Da esq p/ dir: Gygax, Blume e Kane |
E
os dois precisaram se unir a um cara chamado Brian L. Blume, que seria o “sócio
da grana”. Contudo, porém, entretanto e, todavia, no meio do caminho Don Kane
morre. E para evitar problemas com a esposa de Don que seria a dona natural de
sua porcentagem na empresa, Blume convence Gygax a fechar antiga TSR, e vejam
só, abrir uma nova, que se chamaria TSR Inc.
Uma
nova TSR que em 1981 passou a ter novas pretensões, como licenciar produtos
além dos livros, dados e bonequinhos do jogo. E entre as novas pretensões
estava a de vender a ideia para fins de realização obras como filmes e
seriados.
E
no colo de quem esta missão foi parar?
Justamente
no colo de Gygax que ralou mais que esmeril, até que enfim o canal CBS comprou
a ideia, e aliando-se a divisão de animação da Marvel e a japonesa TOEI Animation.
Só
que no fim das contas, TOEI, Marvel e CBS eram apenas as “viabilizadoras”
digamos assim do projeto, pois a dona da coisa toda permanecia sendo a TSR.
E
tudo ia aparentemente muito bem, até que Gary Gygax começa a escutar boatos de
que Blume queria vender a empresa. Algo que nem uma criança de seis anos
aceitaria, afinal a empresa entre produtos próprios e licenciamentos da
franquia de animação estaria lucrando muito.
O
que faz nosso destemido Gary pegar um avião e viajar até o outro extremo dos
Estados Unidos para tirar satisfação com Blume. E foi aí que Gygax descobriu um
rombo milionário na empresa, com fortes indícios, como por exemplo a compra de
setenta carros, de que Blume encabeçava o desfalque nos cofres da TSR Inc.
Gary Gygax |
Tentando
então salvar a empresa que já acumulava dívidas da ordem de mais de um milhão
de dólares, Gary vai até o conselho da empresa e com “muito tato”, pede o
afastamento de todos os supostos envolvidos.
Mas
como diria o Capitão Nascimento: O sistema é f****!
E
em retaliação o mesmo conselho vende as ações de Gygax para uma senhora chamada
Lorraine Williams que queria dar rumos bem diferentes para a empresa.
Gary
Gygax até entrou na justiça para anular a venda, mas perdeu. E ainda que
pudesse recorrer à uma instância superior, a verdade foi que nosso herói estava
quebrado financeiramente. E os advogados ao pedir mais
dinheiro para aquela nova contenda judicial jogaram a derradeira “pá de cal”

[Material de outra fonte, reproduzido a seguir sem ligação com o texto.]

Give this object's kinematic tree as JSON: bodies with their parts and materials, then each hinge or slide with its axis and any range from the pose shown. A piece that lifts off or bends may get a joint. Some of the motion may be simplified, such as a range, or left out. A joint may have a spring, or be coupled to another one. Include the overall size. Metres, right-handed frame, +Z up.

sobre a pretensões de Gary, que ficou nervoso demais (para usar um termo
educado) e resolveu abandonar a TSR Inc indo tentar criar outra empresa.
E
por que contei toda esta epopeia? Esta, quase obra de Cervantes?
É
por que coincidentemente tudo isto ocorreu na mesma época que supostamente
Caverna do Dragão passou a ter baixas audiências. A mesma época em que a CBS
encomendou para Michael Reaves um episódio especial que fosse escrito de forma
que pudesse funcionar tanto como um ponto final para saga, como um gancho para
uma quarta temporada.
Ou
seja, para se livrarem de serem arroladas num possível processo, CBS, Marvel e
TOEI decretaram o fim de Caverna do Dragão sem o famigerado “capitulo final”,
isto sem saber que Gygax já tinha até “jogado tudo para o ar”.
Então
é isto. Caverna do Dragão não foi vítima de baixa audiência como versões
“oficiais” alegaram por anos, e muito menos por pressão de entidades religiosas
que pensavam haver algo de maligno na animação.
Ah!
E antes de terminar este texto, já imaginando que alguém possa comentar algo
sobre o cavalo do Vingador que não voava, já vou logo dizendo que voava sim,
pois era da mesma espécie do Cavalo de Fogo (Wildfire no original).